On the August 3, 1998 episode of Raw, the Oddities were re-introduced, this time as babyfaces, by Sable, a former enemy of Vachon who had discovered their fun loving side and made them feel happy in spite of their freakish appearances. The same night, Golga (now turned into a fan of Eric Cartman) defeated Marc Mero, with whom Sable was feuding, and the group celebrated in the ring afterwards. Off-screen, the idea to pair Sable with the Oddities had been Vince McMahon's. The Oddities made their pay-per-view debut at SummerSlam under a new entrance music performed live by Insane Clown Posse, who also started accompanying them to the ring and dancing energetically along with all of them before their matches. Their entrance video featured clips from the 1932 horror film Freaks, as the song and video celebrated the film's message, that the "freaks" were actually decent and polite and that the so-called "normal" people were bad. At the event, Kurrgan, Golga and Giant Silva defeated the numerically superior Kaientai (Taka Michinoku, Dick Togo, Mens Teioh and Sho Funaki) thanks to their enormous individual sizes.

They later started a feud with The Headbangers (Mosh and Thrasher), who feigned friendship to attack the group on Raw in September 21, 1998. The Oddities scored victories against them in Raw and Sunday Night Heat thanks to interventions by Insane Clown Posse, which caused The Headbangers to start targeting them specifically. They challenged ICP to a tag team match on October 5 on Raw, during which Insane Clown Posse were beaten down. At Judgment Day: In Your House's Heat tapings on October 18, the Oddities defeated Los Boricuas (Jose Estrada, Miguel Pérez Jr. and Jesús Castillo), but The Headbangers intervened and attacked ICP after the bout. This and similar incidents frustrated the duo, who started blaming the Oddities for their beatdowns. Violent J and Shaggy worked to become active wrestlers in the group, but they also demonstrated too much aggression, causing the disqualification of the group in a rematch against Kai En Tai on October 20 on Raw when they attacked the referee. Finally, on the November 23 episode of Monday Night Raw, the Insane Clown Posse turned on the Oddities and joined The Headbangers to assault and humiliate their former stable with Mace. The following week, the remaining Oddities returned the attack and challenged Mosh and Thrasher to a match in Rock Bottom: In Your House, but they were defeated. The group then enlisted the aid of George "The Animal" Steele, who was introduced in a giant gift box to attack the Headbangers by surprise. He was referred by the announcers as the "original Oddity" . The same month, however, Vachon became a villainess aligning herself with Shane McMahon and abandoned the group to feud over the WWF Women's Championship with Sable.
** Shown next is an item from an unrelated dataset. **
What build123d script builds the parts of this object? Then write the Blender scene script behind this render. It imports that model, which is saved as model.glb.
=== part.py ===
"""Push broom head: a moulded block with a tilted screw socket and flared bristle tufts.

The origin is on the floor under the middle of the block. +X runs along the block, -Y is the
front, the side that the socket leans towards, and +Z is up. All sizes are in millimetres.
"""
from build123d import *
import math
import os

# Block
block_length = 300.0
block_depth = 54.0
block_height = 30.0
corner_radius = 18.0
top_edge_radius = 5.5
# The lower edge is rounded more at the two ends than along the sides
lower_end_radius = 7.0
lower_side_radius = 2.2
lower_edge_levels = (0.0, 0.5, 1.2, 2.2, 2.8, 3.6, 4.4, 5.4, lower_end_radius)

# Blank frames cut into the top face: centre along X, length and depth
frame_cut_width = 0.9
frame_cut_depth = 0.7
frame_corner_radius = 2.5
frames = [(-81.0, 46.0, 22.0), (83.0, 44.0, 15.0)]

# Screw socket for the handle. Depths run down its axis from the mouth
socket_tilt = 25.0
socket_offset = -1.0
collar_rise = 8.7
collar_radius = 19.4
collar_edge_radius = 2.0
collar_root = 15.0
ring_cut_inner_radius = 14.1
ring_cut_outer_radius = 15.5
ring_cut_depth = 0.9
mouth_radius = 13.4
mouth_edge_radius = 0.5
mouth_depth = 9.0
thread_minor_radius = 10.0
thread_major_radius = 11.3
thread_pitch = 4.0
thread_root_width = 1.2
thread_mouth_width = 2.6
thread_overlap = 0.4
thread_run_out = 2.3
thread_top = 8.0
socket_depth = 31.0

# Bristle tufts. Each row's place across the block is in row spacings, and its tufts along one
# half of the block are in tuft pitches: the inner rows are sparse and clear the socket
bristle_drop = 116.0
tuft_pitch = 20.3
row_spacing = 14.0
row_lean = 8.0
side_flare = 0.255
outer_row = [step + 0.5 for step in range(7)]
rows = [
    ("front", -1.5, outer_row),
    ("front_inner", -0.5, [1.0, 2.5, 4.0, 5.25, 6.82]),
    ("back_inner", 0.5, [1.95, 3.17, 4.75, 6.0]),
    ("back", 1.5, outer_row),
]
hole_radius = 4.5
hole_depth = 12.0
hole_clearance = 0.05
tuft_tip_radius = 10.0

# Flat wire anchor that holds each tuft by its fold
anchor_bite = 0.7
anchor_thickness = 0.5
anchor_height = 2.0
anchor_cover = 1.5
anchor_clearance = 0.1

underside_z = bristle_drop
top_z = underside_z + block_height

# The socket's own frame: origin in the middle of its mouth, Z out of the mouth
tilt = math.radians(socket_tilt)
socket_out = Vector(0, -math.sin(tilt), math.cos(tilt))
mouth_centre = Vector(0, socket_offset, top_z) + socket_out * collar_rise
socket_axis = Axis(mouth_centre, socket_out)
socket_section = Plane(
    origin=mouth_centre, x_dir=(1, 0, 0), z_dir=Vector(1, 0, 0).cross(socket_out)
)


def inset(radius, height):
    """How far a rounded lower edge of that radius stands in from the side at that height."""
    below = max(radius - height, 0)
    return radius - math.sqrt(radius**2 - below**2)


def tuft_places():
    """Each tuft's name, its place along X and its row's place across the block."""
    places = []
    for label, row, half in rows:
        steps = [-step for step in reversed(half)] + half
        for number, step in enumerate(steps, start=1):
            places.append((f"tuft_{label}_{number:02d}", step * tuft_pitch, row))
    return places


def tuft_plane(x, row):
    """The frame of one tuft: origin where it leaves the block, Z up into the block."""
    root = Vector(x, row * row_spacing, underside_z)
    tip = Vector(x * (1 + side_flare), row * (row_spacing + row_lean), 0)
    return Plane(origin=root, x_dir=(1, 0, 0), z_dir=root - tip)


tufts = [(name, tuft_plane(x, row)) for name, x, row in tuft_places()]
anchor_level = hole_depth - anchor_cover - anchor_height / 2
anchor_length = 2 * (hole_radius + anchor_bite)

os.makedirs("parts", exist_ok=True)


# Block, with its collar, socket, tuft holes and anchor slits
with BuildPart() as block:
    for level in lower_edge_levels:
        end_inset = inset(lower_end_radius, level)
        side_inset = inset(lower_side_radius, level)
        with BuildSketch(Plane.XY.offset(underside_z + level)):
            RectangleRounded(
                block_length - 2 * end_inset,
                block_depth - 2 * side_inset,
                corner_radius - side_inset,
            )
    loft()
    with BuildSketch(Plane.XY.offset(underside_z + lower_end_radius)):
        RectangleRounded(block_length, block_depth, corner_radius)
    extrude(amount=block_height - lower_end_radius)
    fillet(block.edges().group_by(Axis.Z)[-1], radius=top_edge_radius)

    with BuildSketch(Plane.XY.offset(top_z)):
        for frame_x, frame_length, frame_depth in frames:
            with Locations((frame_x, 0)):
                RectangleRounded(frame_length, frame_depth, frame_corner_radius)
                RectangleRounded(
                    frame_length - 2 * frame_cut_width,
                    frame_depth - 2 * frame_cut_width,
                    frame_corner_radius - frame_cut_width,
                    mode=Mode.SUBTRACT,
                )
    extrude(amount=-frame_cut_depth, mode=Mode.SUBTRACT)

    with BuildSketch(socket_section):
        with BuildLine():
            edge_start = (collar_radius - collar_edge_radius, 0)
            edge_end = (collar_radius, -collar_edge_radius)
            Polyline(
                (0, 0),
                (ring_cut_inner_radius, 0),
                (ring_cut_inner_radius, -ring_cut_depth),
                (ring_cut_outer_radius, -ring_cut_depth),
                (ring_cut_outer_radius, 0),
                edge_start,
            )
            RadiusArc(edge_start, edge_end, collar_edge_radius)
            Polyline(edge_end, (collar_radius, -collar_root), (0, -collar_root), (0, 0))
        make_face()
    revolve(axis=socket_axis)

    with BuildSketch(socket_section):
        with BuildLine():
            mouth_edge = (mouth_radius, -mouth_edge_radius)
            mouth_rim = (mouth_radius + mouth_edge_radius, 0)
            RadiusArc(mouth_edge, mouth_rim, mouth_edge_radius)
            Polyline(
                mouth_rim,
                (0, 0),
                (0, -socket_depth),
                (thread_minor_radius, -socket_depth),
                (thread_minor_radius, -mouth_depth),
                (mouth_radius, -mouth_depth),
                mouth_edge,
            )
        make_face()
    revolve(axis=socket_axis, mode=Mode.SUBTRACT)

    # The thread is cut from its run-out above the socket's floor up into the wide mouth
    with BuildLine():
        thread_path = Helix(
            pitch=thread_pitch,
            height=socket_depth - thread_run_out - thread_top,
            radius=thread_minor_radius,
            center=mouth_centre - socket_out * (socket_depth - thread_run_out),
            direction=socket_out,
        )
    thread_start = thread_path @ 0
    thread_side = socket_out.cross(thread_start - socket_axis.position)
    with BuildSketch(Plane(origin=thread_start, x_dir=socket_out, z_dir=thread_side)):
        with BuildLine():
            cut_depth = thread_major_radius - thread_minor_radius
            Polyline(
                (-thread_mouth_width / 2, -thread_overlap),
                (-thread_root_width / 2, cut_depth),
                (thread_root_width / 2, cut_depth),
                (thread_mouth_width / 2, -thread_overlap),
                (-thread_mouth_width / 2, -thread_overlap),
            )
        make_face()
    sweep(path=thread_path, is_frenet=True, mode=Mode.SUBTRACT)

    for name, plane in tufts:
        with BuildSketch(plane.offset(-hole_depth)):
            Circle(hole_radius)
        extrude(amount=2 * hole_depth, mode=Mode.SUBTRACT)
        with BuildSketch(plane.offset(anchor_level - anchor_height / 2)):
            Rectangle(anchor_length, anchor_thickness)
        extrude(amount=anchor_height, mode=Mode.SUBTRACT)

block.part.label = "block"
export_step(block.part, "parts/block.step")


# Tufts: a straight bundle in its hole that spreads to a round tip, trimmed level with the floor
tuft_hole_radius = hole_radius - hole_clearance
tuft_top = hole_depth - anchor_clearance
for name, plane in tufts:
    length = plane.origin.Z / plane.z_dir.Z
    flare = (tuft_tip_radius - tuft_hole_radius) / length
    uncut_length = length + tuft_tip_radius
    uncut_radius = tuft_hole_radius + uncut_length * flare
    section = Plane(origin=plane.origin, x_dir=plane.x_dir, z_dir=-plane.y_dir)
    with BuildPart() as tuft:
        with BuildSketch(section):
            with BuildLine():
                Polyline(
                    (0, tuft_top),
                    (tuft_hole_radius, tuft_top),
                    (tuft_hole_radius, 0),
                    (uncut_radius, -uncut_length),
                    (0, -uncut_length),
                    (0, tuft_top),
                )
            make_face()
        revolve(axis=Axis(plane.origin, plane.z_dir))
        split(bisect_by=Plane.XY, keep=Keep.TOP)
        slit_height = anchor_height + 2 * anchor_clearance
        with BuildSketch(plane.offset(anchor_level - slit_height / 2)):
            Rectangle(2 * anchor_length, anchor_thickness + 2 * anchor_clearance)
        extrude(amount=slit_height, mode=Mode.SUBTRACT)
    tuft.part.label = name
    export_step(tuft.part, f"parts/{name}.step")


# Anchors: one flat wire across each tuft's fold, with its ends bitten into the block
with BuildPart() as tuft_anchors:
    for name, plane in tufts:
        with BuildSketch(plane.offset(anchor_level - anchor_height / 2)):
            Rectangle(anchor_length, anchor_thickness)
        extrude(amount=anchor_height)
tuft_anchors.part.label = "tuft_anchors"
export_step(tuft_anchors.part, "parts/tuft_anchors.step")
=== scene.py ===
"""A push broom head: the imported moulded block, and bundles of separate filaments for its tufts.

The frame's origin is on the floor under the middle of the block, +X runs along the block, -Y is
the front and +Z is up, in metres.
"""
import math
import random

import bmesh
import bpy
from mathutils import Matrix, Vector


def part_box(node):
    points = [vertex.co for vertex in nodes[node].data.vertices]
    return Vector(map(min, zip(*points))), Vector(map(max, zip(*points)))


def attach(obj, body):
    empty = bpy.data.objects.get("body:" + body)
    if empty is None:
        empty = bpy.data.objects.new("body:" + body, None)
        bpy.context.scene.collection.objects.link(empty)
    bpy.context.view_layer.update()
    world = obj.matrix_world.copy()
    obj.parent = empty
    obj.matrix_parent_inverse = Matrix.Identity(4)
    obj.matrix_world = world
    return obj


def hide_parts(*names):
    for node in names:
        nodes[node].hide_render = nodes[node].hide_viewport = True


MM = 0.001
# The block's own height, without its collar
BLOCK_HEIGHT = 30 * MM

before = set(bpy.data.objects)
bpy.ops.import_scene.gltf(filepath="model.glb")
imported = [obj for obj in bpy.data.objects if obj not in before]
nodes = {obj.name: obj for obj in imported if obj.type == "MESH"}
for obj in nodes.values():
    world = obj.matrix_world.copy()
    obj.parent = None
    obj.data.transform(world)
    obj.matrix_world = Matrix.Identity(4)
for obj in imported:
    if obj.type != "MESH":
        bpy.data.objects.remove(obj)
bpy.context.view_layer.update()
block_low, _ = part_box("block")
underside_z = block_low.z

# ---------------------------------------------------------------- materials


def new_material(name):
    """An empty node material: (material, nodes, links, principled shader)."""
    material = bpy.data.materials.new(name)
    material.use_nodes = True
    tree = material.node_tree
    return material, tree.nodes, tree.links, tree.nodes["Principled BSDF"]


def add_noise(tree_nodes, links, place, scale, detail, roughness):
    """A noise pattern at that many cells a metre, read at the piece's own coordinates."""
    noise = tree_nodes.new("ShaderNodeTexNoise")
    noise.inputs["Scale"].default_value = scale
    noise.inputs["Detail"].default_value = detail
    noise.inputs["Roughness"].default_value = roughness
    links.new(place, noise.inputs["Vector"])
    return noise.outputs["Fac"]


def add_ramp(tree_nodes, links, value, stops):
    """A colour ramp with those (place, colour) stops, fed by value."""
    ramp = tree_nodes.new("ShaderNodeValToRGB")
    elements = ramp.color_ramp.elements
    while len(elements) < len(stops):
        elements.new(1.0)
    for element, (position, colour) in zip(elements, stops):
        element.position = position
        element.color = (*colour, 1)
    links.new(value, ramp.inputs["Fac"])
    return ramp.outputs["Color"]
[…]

In 1999, the Oddities began another feud, this time against a coalition between Too Much (Brian Christopher and Scott Taylor) and The Disciples of Apocalypse (8-Ball and Skull), but it was short and unsuccessful. At the Royal Rumble in 1999, Golga made a short appearance before being eliminated by Steve Austin. Kurrgan also appeared and lasted longer than Golga before being eliminated by Kane.

After the February 28, 1999 edition of Sunday Night Heat, all 4 members of the Oddities were released by the WWF. They were written off of TV where The Undertaker defeated Kurrgan in a quick squash match, with the Ministry of Darkness beating down all of the other members of The Oddities after the match.
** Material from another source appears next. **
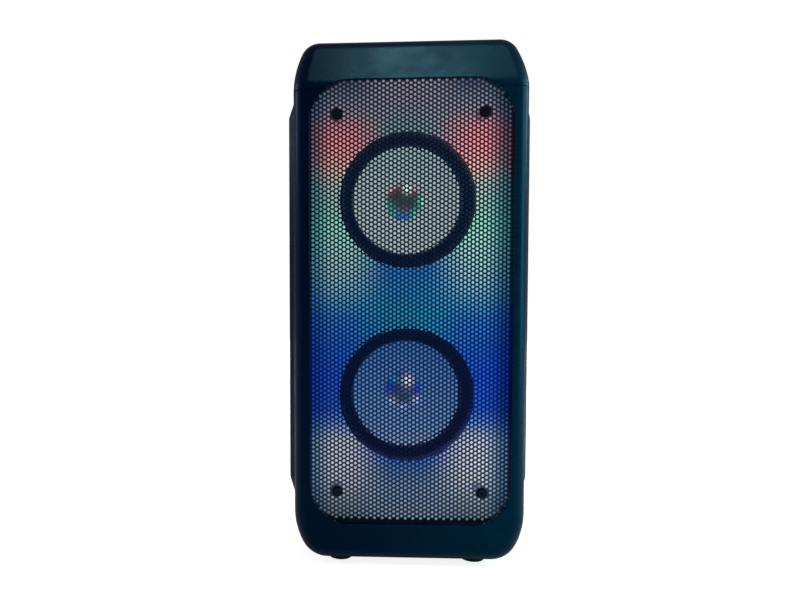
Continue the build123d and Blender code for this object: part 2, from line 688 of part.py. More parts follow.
# ================================================================ controls on top
def make_controls():
    """Sunk button plate, its circuit board and switches, and the six buttons."""
    button_spots = [(BUTTON_PITCH * (index - 2.5), CONTROL_Y) for index in range(len(BUTTON_NAMES))]
    with BuildPart() as panel:
        with BuildSketch(Plane.XY.offset(POCKET_FLOOR_Z)):
            with Locations((0, CONTROL_Y)):
                RectangleRounded(PANEL_LENGTH - 0.4, PANEL_WIDTH - 0.4, 6.8)
            with Locations(*button_spots):
                Circle(BUTTON_RADIUS + 0.3, mode=Mode.SUBTRACT)
        extrude(amount=1.6)
        chamfer(panel.faces().sort_by(Axis.Z)[-1].outer_wire().edges(), 0.3)
    save(panel, "control_panel")

    with BuildPart() as board:
        with BuildSketch(Plane.XY.offset(POCKET_FLOOR_Z - 8.6)):
            with Locations((0, CONTROL_Y)):
                Rectangle(PANEL_LENGTH - 2, PANEL_WIDTH)
        extrude(amount=1.6)
    save(board, "control_board")

    with BuildPart() as switches:
        with BuildSketch(Plane.XY.offset(POCKET_FLOOR_Z - 7)):
            with Locations(*button_spots):
                Rectangle(6, 6)
        extrude(amount=2.4)
        with BuildSketch(Plane.XY.offset(POCKET_FLOOR_Z - 4.6)):
            with Locations(*button_spots):
                Circle(1.7)
        extrude(amount=0.6)
    save(switches, "button_switches")

    for name, (x, y) in zip(BUTTON_NAMES, button_spots):
        with BuildPart() as button:
            with BuildSketch(Plane.XY.offset(POCKET_FLOOR_Z - 3.1)):
                with Locations((x, y)):
                    Circle(2.2)
            extrude(amount=2)
            with BuildSketch(Plane.XY.offset(POCKET_FLOOR_Z - 2.0)):
                with Locations((x, y)):
                    Circle(BUTTON_RADIUS + 1)
            extrude(amount=1.7)
            with BuildSketch(Plane.XY.offset(POCKET_FLOOR_Z - 0.4)):
                with Locations((x, y)):
                    Circle(BUTTON_RADIUS)
            extrude(amount=3.3)
            fillet(button.faces().sort_by(Axis.Z)[-1].edges(), 0.8)
        save(button, f"{name}_button")


# ================================================================ back panel and electronics
def upright_block(x, z, width, height, front_y, back_y):
    """A plain block given by the middle and size of its face and by its two depths."""
    with BuildPart() as block:
        with BuildSketch(facing_front(back_y)):
            with Locations((x, z)):
                Rectangle(width, height)
        extrude(amount=back_y - front_y)
    return block.part


def make_socket_panel():
    """Plate let into the back, with a hole for every socket and for the switch."""
    with BuildPart() as panel:
        with BuildSketch(facing_front(BACK_Y - WALL)):
            with Locations((0, SOCKET_Z)):
                RectangleRounded(SOCKET_PANEL_WIDTH + 6, SOCKET_PANEL_HEIGHT + 6, 4)
        extrude(amount=2)
        with BuildSketch(facing_front(BACK_Y - 1)):
            with Locations((0, SOCKET_Z)):
                RectangleRounded(SOCKET_PANEL_WIDTH - 0.6, SOCKET_PANEL_HEIGHT - 0.6, 2.7)
        extrude(amount=2)
        with BuildSketch(facing_front(BACK_Y)):
            with Locations((MIC_X, SOCKET_Z)):
                Circle(5.0)
            with Locations((AUX_X, AUX_Z)):
                Circle(3.1)
            with Locations((USB_X, USB_Z)):
                RectangleRounded(13.6, 6.2, 0.6)
            with Locations((CARD_X, CARD_Z)):
                RectangleRounded(14.4, 3.0, 0.5)
            with Locations((CHARGE_X, CHARGE_Z)):
                SlotOverall(9.6, 3.8)
            with Locations((SWITCH_X, SWITCH_Z)):
                RectangleRounded(9.0, 3.8, 0.5)
        extrude(amount=6, mode=Mode.SUBTRACT)
    save(panel, "socket_panel")


def make_round_sockets():
    """The two jacks: a block on the board, a barrel through the panel and a blind bore."""
    mic_body = upright_block(MIC_X, SOCKET_Z, 14, 14, 41, 65.8)
    with BuildPart() as mic:
        add(mic_body)
        with BuildSketch(facing_front(70.6)):
            with Locations((MIC_X, SOCKET_Z)):
                Circle(4.8)
        extrude(amount=5)
        with BuildSketch(facing_front(70.6)):
            with Locations((MIC_X, SOCKET_Z)):
                Circle(MIC_BORE_RADIUS)
        extrude(amount=28, mode=Mode.SUBTRACT)
    save(mic, "mic_jack")

    aux_body = upright_block(AUX_X, AUX_Z, 8, 7, 53, 65.8)
    with BuildPart() as aux:
        add(aux_body)
        with BuildSketch(facing_front(70.4)):
            with Locations((AUX_X, AUX_Z)):
                Circle(2.9)
        extrude(amount=5)
        with BuildSketch(facing_front(70.4)):
            with Locations((AUX_X, AUX_Z)):
                Circle(AUX_BORE_RADIUS)
        extrude(amount=15, mode=Mode.SUBTRACT)
    save(aux, "aux_jack")


def make_flat_sockets():
    """USB socket, card slot and charging socket, each a metal box with its contact tongue."""
    usb_shell = upright_block(USB_X, USB_Z, 13.2, 5.8, 56, 69.8)
    usb_tongue = upright_block(USB_X, USB_Z + 1.2, 10.8, 1.6, 57, 65.5)
    with BuildPart() as usb:
        add(usb_shell)
        with BuildSketch(facing_front(69.8)):
            with Locations((USB_X, USB_Z)):
                Rectangle(12.5, 5.1)
        extrude(amount=12.5, mode=Mode.SUBTRACT)
        add(usb_tongue)
    save(usb, "usb_socket")

    card_shell = upright_block(CARD_X, CARD_Z, 14, 2.6, 55, 69.7)
    with BuildPart() as card:
        add(card_shell)
        with BuildSketch(facing_front(69.7)):
            with Locations((CARD_X, CARD_Z)):
                Rectangle(11.5, 1.3)
        extrude(amount=12, mode=Mode.SUBTRACT)
    save(card, "card_slot")

    charge_tongue = upright_block(CHARGE_X, CHARGE_Z, 6.6, 0.7, 62.5, 69.0)
    with BuildPart() as charge:
        with BuildSketch(facing_front(69.7)):
            with Locations((CHARGE_X, CHARGE_Z)):
                SlotOverall(9.0, 3.2)
        extrude(amount=8)
        with BuildSketch(facing_front(69.7)):
            with Locations((CHARGE_X, CHARGE_Z)):
                SlotOverall(8.4, 2.6)
        extrude(amount=6.5, mode=Mode.SUBTRACT)
        add(charge_tongue)
    save(charge, "charge_socket")


def make_power_switch():
    """Slide switch: its housing on the board and the nib that a finger moves."""
    housing_body = upright_block(SWITCH_X, SWITCH_Z, 12, 6, 58, 65.5)
    with BuildPart() as housing:
        add(housing_body)
        with BuildSketch(facing_front(65.5)):
            with Locations((SWITCH_X, SWITCH_Z)):
                Rectangle(8.4, 3.4)
        extrude(amount=4, mode=Mode.SUBTRACT)
    save(housing, "switch_housing")

    nib_x = SWITCH_X - 1.5
    slider_base = upright_block(nib_x, SWITCH_Z, 4.6, 2.8, 62, 65.2)
    nib = upright_block(nib_x, SWITCH_Z, 3.4, 2.6, 65, 70.9)
    with BuildPart() as slider:
        add(slider_base)
        add(nib)
        with BuildSketch(facing_front(71.0)):
            with Locations(*[(nib_x + step, SWITCH_Z) for step in (-0.9, 0, 0.9)]):
                Rectangle(0.3, 2.6)
        extrude(amount=0.5, mode=Mode.SUBTRACT)
    save(slider, "power_slider")


def make_port_tube():
    """Bass port with a flared mouth, held behind the back wall by a flange."""
    mouth_y = BACK_Y - 0.2
    inner_end_y = 24.0
    flare = 2.0
    outer = PORT_RADIUS + PORT_WALL
    with BuildPart() as port:
        with BuildSketch(Plane.XY.offset(PORT_Z)):
            with BuildLine():
                flare_start = (PORT_RADIUS, mouth_y - flare)
                flare_end = (PORT_RADIUS + flare, mouth_y)
                RadiusArc(flare_start, flare_end, flare)
                Polyline(
                    flare_end, (outer, mouth_y), (outer, BACK_Y - WALL), (outer + 5, BACK_Y - WALL),
                    (outer + 5, BACK_Y - WALL - 2), (outer, BACK_Y - WALL - 2), (outer, inner_end_y),
                    (PORT_RADIUS, inner_end_y), flare_start,
                )
            make_face()
        revolve(axis=Axis((0, 0, PORT_Z), (0, 1, 0)))
    save(port, "port_tube")


def make_main_board():
    """Level circuit board behind the sockets, and the larger parts soldered to it."""
    with BuildPart() as board:
        with BuildSketch(Plane.XY.offset(BOARD_TOP_Z - 1.6)):
            with Locations((0, 42)):
                Rectangle(106, 47)
        extrude(amount=1.6)
    save(board, "main_board")

    chips = [(-24, 30, 10, 10, 1.6), (6, 32, 14, 14, 1.8), (30, 30, 6, 8, 1.5), (6, 46, 5, 6, 1.4)]
    can_spots = [(-44, 28), (-34, 28), (44, 28), (44, 42)]
    with BuildPart() as components:
        for x, y, length, width, height in chips:
            with BuildSketch(Plane.XY.offset(BOARD_TOP_Z)):
                with Locations((x, y)):
                    Rectangle(length, width)
            extrude(amount=height)
        with BuildSketch(Plane.XY.offset(BOARD_TOP_Z)):
            with Locations(*can_spots):
                Circle(4.0)
        extrude(amount=11)
    save(components, "board_components")


def make_battery():
    """Open tray on the floor of the back moulding, with two round cells lying in it."""
    cell_radius = 9.2
    cell_length = 65.0
    floor_z = FOOT_HEIGHT + WALL
    cell_z = floor_z + 2 + cell_radius
    cell_depths = (18.0, 38.0)
    with BuildPart() as holder:
        with BuildSketch(Plane.XY.offset(floor_z)):
            with Locations((0, 28)):
                Rectangle(cell_length + 6, 43)
        extrude(amount=14)
        with BuildSketch(Plane.XY.offset(floor_z + 1.8)):
            with Locations((0, 28)):
                Rectangle(cell_length + 1, 39)
        extrude(amount=20, mode=Mode.SUBTRACT)
    save(holder, "battery_holder")

    with BuildPart() as cells:
        with BuildSketch(Plane.YZ.offset(-cell_length / 2)):
            with Locations(*[(depth, cell_z) for depth in cell_depths]):
                Circle(cell_radius)
        extrude(amount=cell_length)
    save(cells, "battery_cells")


def make_wire_harness():
    """Leads from the main board to both drivers, the lamps, the battery and the buttons."""
    wire_radius = 1.0
    lift = BOARD_TOP_Z + wire_radius
    upper_z = DRIVER_CENTRES["upper"] - 33.9
    lower_z = DRIVER_CENTRES["lower"] + 33.9
    routes = {
        "upper driver": [
            (4.5, -19, upper_z), (4.5, -19, upper_z - 8), (4.5, 2, upper_z - 14), (10, 14, 190), (16, 20, 175),
            (16, 23, lift),
        ],
        "lower driver": [
            (-4.5, -19, lower_z), (-4.5, -19, lower_z + 8), (-6, -4, 163), (-10, 10, 167.5), (-14, 23, lift),
        ],
        "lamps": [(60, -40.5, 186), (58, -20, 184), (50, 4, 176), (42, 20, lift)],
        "battery": [(37, 20, 20), (46, 20, 28), (50, 14, 60), (50, 12, 130), (44, 14, 158), (34, 17, 166)],
        "buttons": [(-30, 4, 344), (-36, 12, 330), (-46, 20, 300), (-46, 20, 200), (-50, 21, 172)],
    }
    bend = 5.0
    with BuildPart() as harness:
        for points in routes.values():
            with BuildLine() as path:
                FilletPolyline(*points, radius=bend)
            wire = path.wires()[0]
            with BuildSketch(Plane(origin=wire @ 0, z_dir=wire % 0)):
                Circle(wire_radius)
            sweep(path=wire)
    save(harness, "wire_harness")


os.makedirs("parts", exist_ok=True)
make_front_frame()
make_rear_shell()
make_top_cap()
make_side_panels()
make_feet()
make_case_screws()
make_grille()
make_grille_screws()
make_baffle()
make_light_panel()
make_led_board()
for driver_name, driver_z in DRIVER_CENTRES.items():
    make_basket(driver_name, driver_z)
    make_surround(driver_name, driver_z)
    make_cone(driver_name, driver_z)
    make_dust_cap(driver_name, driver_z)
    make_voice_coil(driver_name, driver_z)
    make_spider(driver_name, driver_z)
    make_motor(driver_name, driver_z)
    make_driver_fixings(driver_name, driver_z)
make_controls()
make_socket_panel()
make_round_sockets()
make_flat_sockets()
make_power_switch()
make_port_tube()
make_main_board()
make_battery()
make_wire_harness()
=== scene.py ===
"""Looks for a two-driver party speaker: perforated front, lit panel behind it, mirror dust caps.

Frame: +X to the right of someone facing the grille, +Y from front to back, +Z up, metres.
"""

from math import atan2, cos, hypot, pi, radians, sin, sqrt

import bmesh
import bpy
from mathutils import Matrix, Vector
from mathutils.geometry import delaunay_2d_cdt


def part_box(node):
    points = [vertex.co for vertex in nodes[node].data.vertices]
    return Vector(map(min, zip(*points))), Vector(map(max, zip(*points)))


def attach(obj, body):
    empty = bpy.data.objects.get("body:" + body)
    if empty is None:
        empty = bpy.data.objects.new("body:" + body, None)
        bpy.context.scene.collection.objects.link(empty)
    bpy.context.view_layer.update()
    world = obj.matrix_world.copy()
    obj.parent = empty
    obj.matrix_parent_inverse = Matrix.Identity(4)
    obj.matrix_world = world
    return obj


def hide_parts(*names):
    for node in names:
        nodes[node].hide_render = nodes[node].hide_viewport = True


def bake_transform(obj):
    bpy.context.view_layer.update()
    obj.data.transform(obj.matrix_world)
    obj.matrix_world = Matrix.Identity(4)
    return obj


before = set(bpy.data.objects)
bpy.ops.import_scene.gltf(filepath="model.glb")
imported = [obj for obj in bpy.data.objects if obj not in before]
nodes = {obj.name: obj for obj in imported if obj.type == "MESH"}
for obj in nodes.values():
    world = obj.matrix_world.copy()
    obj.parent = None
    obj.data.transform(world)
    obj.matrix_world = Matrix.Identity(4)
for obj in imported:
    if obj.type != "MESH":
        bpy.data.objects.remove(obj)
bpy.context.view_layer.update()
MM = 0.001

# ---------------------------------------------------------------- sizes read from the frame
GRILLE_LOW, GRILLE_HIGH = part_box("grille")
OPENING_Z = (GRILLE_LOW.z + GRILLE_HIGH.z) / 2
DRIVER_Z = {
    driver: sum(corner.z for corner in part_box(f"{driver}_cone")) / 2 for driver in ("upper", "lower")
}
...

Golga died on June 7, 2006, from bladder cancer after a two-year battle.

===Independent circuit (2007–2009)===
In August 2007, Giant Silva led an unofficial incarnation of the stable named Odd-It-Tees in National Wrestling Superstars, teaming up with a Golga impersonator named Goal-Duh and being managed by George Steele. They were later joined by The Zombie. The team was short-lived and competed for the last time in 2009.

==Championships and accomplishments==

- Wrestling Observer Newsletter awards
  - Worst Gimmick (1998)
  - Worst Tag Team (1998)

== In other media ==

In 1999, Jakks Pacific released a Kurrgan action figure representing his Oddities-era persona as part of the WWF Summer Slam 99: Deadly Games line.

Kurrgan appears as a playable character in the 1999 professional wrestling video game WWF Attitude. His selectable attires include his Oddities outfits as well as his earlier Truth Commission uniform.